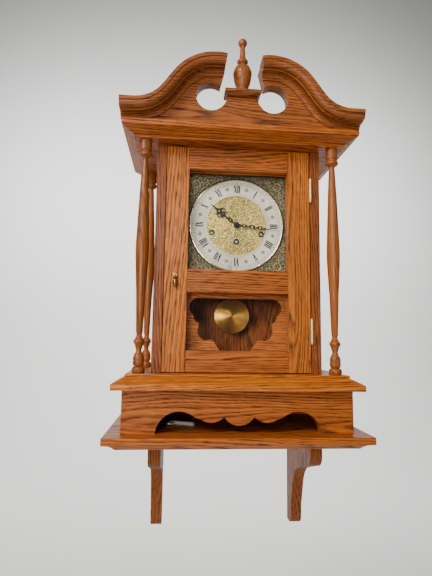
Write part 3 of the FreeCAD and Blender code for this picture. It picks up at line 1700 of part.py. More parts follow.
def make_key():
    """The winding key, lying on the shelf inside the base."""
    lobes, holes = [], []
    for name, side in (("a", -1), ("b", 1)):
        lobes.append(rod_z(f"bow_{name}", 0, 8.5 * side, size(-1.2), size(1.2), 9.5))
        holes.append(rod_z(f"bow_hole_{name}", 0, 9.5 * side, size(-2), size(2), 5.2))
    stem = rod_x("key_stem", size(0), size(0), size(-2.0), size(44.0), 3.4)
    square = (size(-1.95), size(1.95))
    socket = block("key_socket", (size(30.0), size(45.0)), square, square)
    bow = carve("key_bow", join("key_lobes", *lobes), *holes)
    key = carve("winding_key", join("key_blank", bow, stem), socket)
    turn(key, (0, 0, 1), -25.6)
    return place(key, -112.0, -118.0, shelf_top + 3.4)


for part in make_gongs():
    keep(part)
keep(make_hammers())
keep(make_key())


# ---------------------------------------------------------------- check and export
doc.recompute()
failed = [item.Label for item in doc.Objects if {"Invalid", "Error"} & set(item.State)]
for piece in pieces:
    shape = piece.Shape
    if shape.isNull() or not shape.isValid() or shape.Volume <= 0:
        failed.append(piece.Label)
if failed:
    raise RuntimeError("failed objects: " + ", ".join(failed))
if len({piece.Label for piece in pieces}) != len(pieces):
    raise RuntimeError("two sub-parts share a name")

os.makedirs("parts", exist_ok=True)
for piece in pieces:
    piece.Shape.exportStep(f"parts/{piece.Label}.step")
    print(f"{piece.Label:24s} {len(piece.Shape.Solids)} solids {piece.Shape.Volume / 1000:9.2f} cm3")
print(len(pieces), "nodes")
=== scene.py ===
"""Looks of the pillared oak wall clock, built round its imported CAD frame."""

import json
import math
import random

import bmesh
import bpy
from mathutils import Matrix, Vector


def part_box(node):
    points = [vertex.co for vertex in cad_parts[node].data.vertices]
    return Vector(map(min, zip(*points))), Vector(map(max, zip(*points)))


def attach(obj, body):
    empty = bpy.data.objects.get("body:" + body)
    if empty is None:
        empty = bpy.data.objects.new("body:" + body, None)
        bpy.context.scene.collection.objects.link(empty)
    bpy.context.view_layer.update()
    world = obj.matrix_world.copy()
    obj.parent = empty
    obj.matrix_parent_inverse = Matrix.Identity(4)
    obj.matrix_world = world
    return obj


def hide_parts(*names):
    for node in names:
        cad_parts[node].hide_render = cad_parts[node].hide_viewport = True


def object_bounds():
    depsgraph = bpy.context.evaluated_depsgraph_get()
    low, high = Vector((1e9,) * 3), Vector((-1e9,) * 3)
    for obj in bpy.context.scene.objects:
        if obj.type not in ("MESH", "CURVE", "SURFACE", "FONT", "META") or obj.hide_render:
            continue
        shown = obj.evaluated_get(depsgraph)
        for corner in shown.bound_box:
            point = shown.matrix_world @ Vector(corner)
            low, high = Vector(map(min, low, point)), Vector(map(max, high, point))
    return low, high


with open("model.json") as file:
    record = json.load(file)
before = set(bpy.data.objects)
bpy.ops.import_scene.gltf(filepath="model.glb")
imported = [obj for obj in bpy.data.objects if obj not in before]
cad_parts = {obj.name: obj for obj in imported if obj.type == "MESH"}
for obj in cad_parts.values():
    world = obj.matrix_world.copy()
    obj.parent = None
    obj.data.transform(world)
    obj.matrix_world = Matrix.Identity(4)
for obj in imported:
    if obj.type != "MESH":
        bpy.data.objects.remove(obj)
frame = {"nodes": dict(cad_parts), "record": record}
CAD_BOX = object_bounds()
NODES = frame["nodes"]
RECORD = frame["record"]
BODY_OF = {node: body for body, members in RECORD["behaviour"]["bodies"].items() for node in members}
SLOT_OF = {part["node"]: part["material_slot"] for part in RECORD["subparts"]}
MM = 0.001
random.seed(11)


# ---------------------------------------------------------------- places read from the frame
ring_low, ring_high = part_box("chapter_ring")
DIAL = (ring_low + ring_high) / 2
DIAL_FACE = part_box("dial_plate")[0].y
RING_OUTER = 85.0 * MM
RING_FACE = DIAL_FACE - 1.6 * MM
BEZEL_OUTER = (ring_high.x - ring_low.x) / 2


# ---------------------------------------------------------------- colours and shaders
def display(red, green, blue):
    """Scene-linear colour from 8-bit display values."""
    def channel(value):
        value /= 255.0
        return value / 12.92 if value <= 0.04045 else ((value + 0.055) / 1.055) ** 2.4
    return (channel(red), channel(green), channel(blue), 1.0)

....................

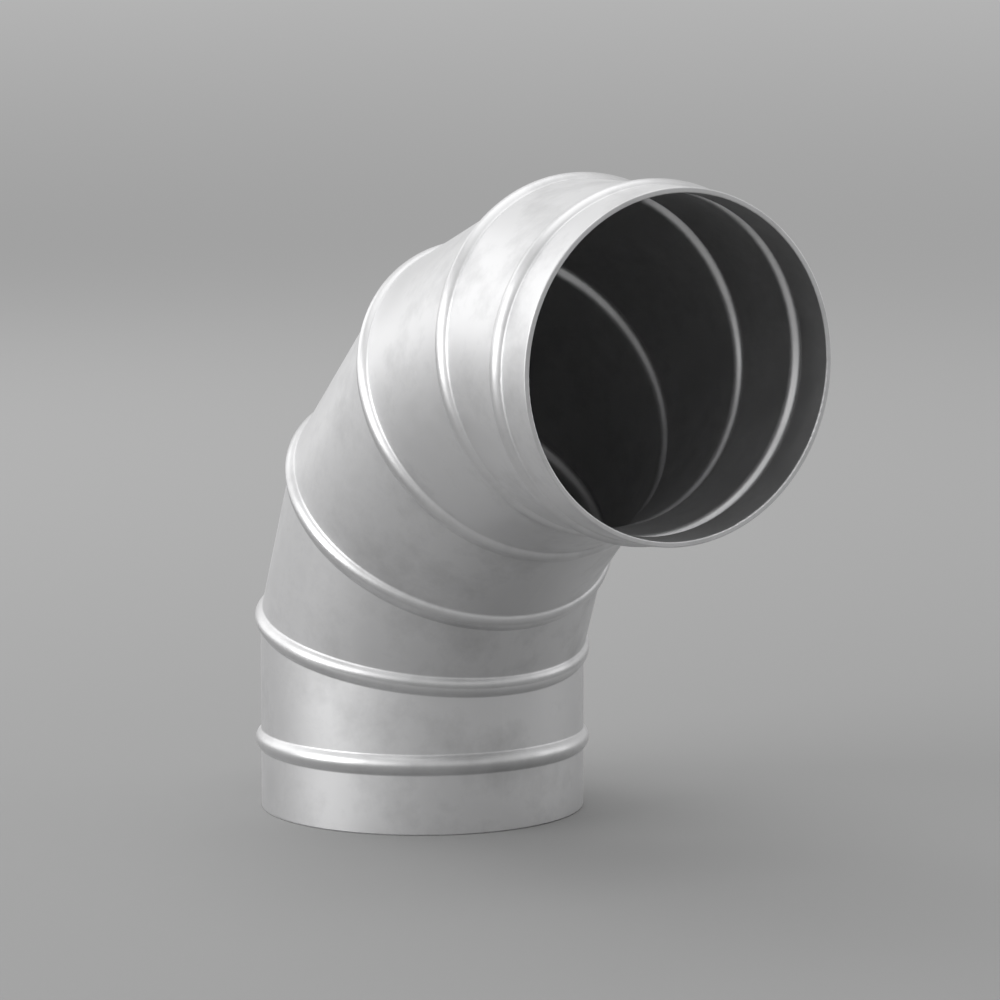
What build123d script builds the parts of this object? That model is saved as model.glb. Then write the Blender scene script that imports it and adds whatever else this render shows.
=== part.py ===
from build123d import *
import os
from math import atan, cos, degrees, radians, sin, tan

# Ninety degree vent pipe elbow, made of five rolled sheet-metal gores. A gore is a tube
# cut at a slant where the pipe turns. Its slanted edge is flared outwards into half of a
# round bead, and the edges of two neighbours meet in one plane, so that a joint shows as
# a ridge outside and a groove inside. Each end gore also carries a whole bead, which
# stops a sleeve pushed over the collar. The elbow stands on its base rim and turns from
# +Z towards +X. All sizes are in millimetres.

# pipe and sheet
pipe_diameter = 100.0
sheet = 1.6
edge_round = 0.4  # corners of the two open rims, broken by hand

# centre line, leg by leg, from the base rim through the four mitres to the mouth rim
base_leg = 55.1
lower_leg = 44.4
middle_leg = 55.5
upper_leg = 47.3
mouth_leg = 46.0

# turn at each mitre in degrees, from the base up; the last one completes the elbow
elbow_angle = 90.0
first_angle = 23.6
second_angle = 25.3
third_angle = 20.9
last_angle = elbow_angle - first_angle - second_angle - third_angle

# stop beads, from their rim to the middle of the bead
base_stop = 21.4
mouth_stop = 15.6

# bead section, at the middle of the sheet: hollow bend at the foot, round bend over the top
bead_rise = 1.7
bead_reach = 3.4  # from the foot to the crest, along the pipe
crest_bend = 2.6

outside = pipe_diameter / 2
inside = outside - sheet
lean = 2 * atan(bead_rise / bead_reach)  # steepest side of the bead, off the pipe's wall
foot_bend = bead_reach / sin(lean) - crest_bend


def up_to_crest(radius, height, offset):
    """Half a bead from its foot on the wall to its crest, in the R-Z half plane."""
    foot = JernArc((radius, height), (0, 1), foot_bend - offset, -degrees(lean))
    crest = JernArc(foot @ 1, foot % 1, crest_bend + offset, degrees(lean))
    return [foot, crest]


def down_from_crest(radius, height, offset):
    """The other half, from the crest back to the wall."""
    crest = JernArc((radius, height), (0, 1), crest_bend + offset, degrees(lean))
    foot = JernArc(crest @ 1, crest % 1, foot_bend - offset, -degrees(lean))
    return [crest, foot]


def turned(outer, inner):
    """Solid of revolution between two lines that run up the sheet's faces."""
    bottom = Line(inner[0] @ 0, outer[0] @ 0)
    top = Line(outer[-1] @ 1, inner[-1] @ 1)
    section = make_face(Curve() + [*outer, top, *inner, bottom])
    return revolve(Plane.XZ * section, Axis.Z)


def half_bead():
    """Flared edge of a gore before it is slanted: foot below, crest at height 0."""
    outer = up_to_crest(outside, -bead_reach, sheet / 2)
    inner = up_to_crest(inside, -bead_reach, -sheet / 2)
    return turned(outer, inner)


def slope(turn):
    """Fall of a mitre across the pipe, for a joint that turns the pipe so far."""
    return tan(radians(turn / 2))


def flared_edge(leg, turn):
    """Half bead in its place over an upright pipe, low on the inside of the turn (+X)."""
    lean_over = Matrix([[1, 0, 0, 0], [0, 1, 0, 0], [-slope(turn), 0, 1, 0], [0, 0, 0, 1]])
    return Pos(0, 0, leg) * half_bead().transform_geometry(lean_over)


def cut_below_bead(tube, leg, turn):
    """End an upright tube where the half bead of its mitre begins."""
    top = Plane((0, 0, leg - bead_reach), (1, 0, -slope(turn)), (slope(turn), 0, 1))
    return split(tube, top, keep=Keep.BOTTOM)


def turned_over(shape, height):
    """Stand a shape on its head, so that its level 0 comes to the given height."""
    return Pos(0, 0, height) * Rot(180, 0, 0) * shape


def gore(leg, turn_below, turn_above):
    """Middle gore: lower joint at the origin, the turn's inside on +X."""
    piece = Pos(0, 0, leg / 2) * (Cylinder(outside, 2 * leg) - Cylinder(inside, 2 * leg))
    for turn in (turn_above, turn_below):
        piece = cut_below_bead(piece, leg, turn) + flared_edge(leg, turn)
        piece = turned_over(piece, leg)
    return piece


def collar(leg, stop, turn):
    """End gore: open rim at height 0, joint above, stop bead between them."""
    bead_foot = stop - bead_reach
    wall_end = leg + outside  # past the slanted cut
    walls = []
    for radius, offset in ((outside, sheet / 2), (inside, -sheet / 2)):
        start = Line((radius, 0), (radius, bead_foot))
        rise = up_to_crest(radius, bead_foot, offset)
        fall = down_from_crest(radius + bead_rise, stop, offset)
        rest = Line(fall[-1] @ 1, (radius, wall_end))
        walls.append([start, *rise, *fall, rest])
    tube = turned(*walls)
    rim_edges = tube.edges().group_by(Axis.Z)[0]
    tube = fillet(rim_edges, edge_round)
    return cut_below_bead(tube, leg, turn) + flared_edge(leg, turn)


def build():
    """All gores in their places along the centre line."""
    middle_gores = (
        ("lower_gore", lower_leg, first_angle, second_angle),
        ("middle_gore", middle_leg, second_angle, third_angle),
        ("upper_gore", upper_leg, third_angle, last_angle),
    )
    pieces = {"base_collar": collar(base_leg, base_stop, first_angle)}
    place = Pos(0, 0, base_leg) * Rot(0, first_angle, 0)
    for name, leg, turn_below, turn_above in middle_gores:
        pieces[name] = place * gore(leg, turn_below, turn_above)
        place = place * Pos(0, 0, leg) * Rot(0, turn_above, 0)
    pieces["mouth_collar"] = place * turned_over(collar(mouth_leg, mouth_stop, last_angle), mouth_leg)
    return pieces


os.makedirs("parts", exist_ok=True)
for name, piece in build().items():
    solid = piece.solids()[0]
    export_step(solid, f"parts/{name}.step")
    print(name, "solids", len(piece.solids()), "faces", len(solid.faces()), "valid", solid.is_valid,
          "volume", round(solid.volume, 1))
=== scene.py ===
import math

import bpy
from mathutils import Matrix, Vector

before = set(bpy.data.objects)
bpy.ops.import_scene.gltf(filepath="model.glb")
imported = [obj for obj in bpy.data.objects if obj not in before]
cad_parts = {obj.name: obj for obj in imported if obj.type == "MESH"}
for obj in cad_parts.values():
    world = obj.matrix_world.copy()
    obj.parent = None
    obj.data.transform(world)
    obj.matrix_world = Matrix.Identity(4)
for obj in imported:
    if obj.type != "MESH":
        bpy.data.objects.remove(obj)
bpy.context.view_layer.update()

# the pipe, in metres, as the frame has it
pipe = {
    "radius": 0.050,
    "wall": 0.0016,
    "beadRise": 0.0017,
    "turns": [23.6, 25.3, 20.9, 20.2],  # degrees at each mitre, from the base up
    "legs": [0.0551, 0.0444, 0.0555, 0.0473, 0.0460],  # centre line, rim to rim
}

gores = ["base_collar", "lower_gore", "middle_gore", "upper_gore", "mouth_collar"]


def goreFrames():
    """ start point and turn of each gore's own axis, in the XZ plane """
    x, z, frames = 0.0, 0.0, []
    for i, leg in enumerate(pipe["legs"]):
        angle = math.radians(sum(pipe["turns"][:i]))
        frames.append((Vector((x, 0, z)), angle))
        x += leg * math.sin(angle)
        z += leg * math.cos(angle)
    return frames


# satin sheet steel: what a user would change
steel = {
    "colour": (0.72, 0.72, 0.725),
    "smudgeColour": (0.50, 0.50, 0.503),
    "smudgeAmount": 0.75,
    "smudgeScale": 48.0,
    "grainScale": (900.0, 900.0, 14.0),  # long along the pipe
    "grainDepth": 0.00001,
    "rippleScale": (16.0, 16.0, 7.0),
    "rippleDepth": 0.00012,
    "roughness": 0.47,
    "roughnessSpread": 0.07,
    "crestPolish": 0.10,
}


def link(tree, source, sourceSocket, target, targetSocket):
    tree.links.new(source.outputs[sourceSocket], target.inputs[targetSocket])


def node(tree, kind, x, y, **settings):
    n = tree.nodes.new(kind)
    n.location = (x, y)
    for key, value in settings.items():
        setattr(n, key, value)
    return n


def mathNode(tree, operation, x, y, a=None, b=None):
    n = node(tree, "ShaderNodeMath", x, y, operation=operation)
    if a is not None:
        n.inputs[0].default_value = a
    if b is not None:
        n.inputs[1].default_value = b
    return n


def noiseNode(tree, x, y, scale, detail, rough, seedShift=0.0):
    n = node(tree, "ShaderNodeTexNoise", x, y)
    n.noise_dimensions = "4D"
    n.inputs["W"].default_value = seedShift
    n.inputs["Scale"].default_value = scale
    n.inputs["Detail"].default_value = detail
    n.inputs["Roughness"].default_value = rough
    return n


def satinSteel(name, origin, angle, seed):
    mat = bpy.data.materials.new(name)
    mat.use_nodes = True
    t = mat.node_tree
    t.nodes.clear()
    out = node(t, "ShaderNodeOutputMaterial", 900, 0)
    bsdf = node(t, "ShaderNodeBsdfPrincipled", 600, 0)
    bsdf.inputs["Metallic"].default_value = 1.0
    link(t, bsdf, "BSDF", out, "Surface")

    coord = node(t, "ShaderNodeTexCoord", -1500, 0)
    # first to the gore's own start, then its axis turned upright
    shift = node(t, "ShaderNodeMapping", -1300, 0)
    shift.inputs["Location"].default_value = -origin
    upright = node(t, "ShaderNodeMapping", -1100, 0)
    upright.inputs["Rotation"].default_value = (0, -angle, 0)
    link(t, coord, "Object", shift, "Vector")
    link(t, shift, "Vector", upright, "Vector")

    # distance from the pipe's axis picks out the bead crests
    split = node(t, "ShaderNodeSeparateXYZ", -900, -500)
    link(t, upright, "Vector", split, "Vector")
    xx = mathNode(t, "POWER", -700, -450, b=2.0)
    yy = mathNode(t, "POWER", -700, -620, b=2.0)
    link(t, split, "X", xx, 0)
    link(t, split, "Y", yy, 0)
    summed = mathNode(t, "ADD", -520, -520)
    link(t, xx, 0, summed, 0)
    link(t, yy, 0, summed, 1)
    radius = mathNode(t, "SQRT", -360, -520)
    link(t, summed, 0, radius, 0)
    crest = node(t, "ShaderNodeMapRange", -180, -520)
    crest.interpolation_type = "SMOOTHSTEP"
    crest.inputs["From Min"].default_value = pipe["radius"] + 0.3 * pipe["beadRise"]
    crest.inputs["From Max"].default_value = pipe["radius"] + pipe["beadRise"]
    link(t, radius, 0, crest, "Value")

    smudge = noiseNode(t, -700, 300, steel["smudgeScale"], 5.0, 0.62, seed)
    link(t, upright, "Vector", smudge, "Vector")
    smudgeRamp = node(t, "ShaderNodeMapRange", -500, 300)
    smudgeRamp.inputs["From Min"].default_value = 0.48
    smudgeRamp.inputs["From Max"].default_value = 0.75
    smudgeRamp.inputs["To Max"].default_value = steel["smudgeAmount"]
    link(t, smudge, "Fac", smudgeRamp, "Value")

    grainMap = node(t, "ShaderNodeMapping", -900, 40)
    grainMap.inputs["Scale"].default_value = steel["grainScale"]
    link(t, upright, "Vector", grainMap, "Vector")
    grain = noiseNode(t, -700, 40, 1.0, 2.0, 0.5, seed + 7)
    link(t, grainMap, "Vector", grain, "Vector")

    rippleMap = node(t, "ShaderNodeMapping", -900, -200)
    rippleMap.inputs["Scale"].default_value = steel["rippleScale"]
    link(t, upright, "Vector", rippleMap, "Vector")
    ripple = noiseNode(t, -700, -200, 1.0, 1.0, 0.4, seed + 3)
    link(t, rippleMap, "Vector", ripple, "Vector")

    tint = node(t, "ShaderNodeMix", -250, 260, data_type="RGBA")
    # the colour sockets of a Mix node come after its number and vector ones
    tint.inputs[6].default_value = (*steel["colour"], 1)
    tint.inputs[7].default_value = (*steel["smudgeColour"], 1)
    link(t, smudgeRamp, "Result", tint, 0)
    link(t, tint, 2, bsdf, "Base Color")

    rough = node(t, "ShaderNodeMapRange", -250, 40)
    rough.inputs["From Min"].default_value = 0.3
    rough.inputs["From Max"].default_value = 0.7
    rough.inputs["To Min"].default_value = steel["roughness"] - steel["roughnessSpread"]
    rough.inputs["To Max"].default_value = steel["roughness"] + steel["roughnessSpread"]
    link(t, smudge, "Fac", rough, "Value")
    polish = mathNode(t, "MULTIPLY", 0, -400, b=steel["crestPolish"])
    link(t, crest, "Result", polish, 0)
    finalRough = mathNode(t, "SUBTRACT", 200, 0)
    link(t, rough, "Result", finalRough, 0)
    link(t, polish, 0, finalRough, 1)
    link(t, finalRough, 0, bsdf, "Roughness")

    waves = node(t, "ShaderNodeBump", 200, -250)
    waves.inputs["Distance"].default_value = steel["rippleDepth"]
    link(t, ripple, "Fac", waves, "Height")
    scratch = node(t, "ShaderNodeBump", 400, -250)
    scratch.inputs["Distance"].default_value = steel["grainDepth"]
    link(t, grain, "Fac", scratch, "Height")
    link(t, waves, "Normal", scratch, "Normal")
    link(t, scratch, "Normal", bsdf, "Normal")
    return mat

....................

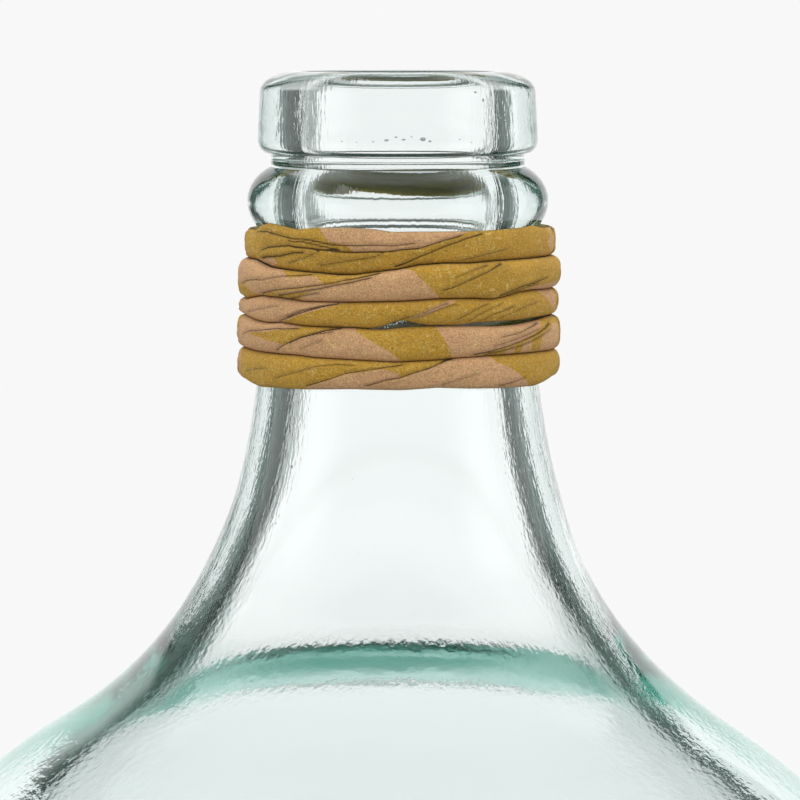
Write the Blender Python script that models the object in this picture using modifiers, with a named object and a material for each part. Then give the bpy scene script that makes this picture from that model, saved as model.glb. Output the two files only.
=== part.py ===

....................

■ **AIM**
Exactly and only the lines from the line with "What build123d script" to the line with "return [foot, crest]", both included, are to be printed.

■ **COMPLETE ANSWER**
What build123d script builds the parts of this object? That model is saved as model.glb. Then write the Blender scene script that imports it and adds whatever else this render shows.
=== part.py ===
from build123d import *
import os
from math import atan, cos, degrees, radians, sin, tan

# Ninety degree vent pipe elbow, made of five rolled sheet-metal gores. A gore is a tube
# cut at a slant where the pipe turns. Its slanted edge is flared outwards into half of a
# round bead, and the edges of two neighbours meet in one plane, so that a joint shows as
# a ridge outside and a groove inside. Each end gore also carries a whole bead, which
# stops a sleeve pushed over the collar. The elbow stands on its base rim and turns from
# +Z towards +X. All sizes are in millimetres.

# pipe and sheet
pipe_diameter = 100.0
sheet = 1.6
edge_round = 0.4  # corners of the two open rims, broken by hand

# centre line, leg by leg, from the base rim through the four mitres to the mouth rim
base_leg = 55.1
lower_leg = 44.4
middle_leg = 55.5
upper_leg = 47.3
mouth_leg = 46.0

# turn at each mitre in degrees, from the base up; the last one completes the elbow
elbow_angle = 90.0
first_angle = 23.6
second_angle = 25.3
third_angle = 20.9
last_angle = elbow_angle - first_angle - second_angle - third_angle

# stop beads, from their rim to the middle of the bead
base_stop = 21.4
mouth_stop = 15.6

# bead section, at the middle of the sheet: hollow bend at the foot, round bend over the top
bead_rise = 1.7
bead_reach = 3.4  # from the foot to the crest, along the pipe
crest_bend = 2.6

outside = pipe_diameter / 2
inside = outside - sheet
lean = 2 * atan(bead_rise / bead_reach)  # steepest side of the bead, off the pipe's wall
foot_bend = bead_reach / sin(lean) - crest_bend


def up_to_crest(radius, height, offset):
    """Half a bead from its foot on the wall to its crest, in the R-Z half plane."""
    foot = JernArc((radius, height), (0, 1), foot_bend - offset, -degrees(lean))
    crest = JernArc(foot @ 1, foot % 1, crest_bend + offset, degrees(lean))
    return [foot, crest]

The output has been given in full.